El mejor legado para el Bicentenario
La crisis sanitaria ha desnudado nuevamente nuestras flaquezas como país. La crisis económica que con ella se produjo, ha aumentado el desempleo, la informalidad y la delincuencia. Como si esto fuera poco, nos esperaba una nueva crisis política entre el Gobierno Nacional y el Congreso, reiteradamente motivada por intereses personales y partidarios y empresariales.
Qué más hubiéramos querido recibir el Bicentenario de la Independencia del Perú con un correcto desarrollo de las elecciones generales y una transferencia de poder que signifique la continuidad de las políticas públicas. Sin embargo, en vísperas de este gran acontecimiento tenemos un país fuertemente golpeado y malherido. Un país que vio con esperanza el futuro luego de destruir los cimientos del gobierno autoritario de Alberto Fujimori a inicios de este siglo, de las investigaciones a expresidentes y a altos funcionarios, de la cierta fortaleza de las instituciones públicas, del cambio de gobierno de manera ininterrumpida por casi dos décadas. La conmemoración del Bicentenario era auspiciosa.
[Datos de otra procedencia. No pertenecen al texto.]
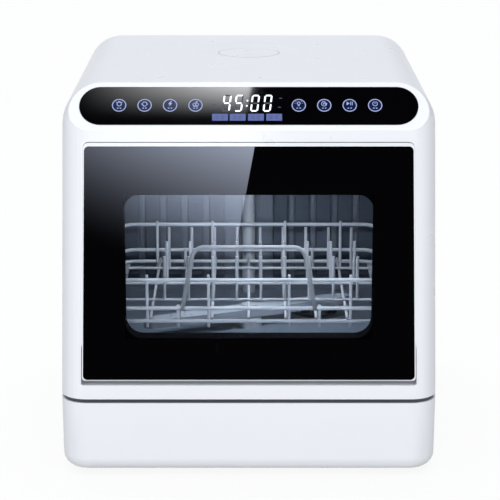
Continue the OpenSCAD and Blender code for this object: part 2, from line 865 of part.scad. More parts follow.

Sin embargo, nos encontramos en una coyuntura de zozobra, el futuro incierto con respecto a la estabilidad política nos ha llevado nuevamente a desconfiar de las instituciones del Estado y de la clase política. El último garrotazo vino de parte del Tribunal Constitucional que abdicó de su labor de interpretar la Constitución, a pesar de la crisis política, las marchas masivas y los muertos y heridos; pudiendo de una vez por todas evitar que se repitan escenarios oscuros como estos. ¿Quién imaginaría que 20 años después del gobierno transitorio de Valentín Paniagua nuevamente tendríamos una interrupción de la democracia, en medio de una crisis sanitaria y económica?
El esfuerzo de los partidos políticos para consolidarse, tener cuadros técnicos y dirigencias propositivas no funcionó. A pesar que hubo organizaciones de la sociedad civil que trataron de reflexionar y aportar en la implementación de políticas públicas, sus documentos de trabajo se quedaron en lo teórico. Las reformas políticas avanzaron en la medida de la voluntad de las autoridades, por ejemplo, el proceso de descentralización se quedó a medias después de establecerse los gobiernos regionales, que no hicieron esfuerzos para formar las macrorregiones.
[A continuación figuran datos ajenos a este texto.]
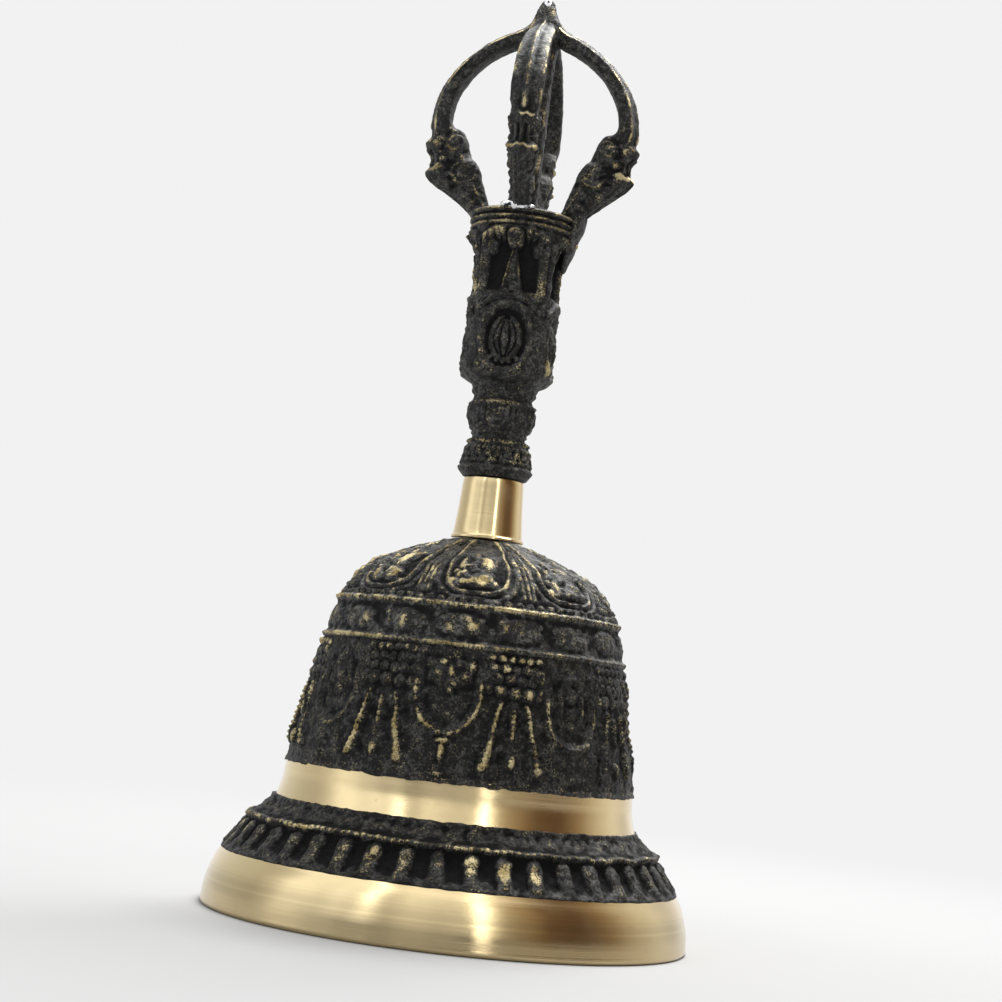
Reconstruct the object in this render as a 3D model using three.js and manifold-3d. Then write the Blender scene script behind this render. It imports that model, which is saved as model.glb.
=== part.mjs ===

Si bien hemos visto cómo las instituciones públicas se han modernizado y profesionalizado sus procesos, tratando de encontrar una real autonomía —es decir, desvincularse del peso político de las designaciones y cargos— como es el caso de la Defensoría del Pueblo, Procuraduría Pública, Fiscalía de la Nación, y los entes del sistema electoral. El mejor legado en las puertas del bicentenario es la consciencia y práctica política de la ciudadanía, aquella que la socióloga Noelia Chávez denomina “la Generación del Bicentenario”.
Esta generación no la misma que aquella del Centenario que luchó contra el dictador Augusto B. Leguía. La generación del Bicentenario no tiene personalidades ni rostros visibles; forma una sola fuerza que está enterada del quehacer político, a través de las redes sociales, y está a la expectativa para alzar su voz de protesta ante un manifiesto abuso de poder, como fue el caso de la “repartija”, los juicios contra algunos políticos y la vacancia inconstitucional contra Martín Vizcarra. La generación del Bicentenario viene demostrando a los políticos que están siendo vigilados, que sus representados tienen una postura distinta a la de ellos que actúan abusiva e irracionalmente desde el parlamento y otros espacios públicos. Esta generación no solo se encuentra en Lima, está en el sur, norte y centro del Perú; sale a marchar a través de una convocatoria espontánea, su perfil mayoritario: jóvenes entre los 18 a 24 años, mujeres, de clase media. Entonces, el mejor legado para el Bicentenario no son los partidos políticos ni las instituciones públicas ni mucho menos la clase política; es la misma ciudadanía, es la generación del Bicentenario.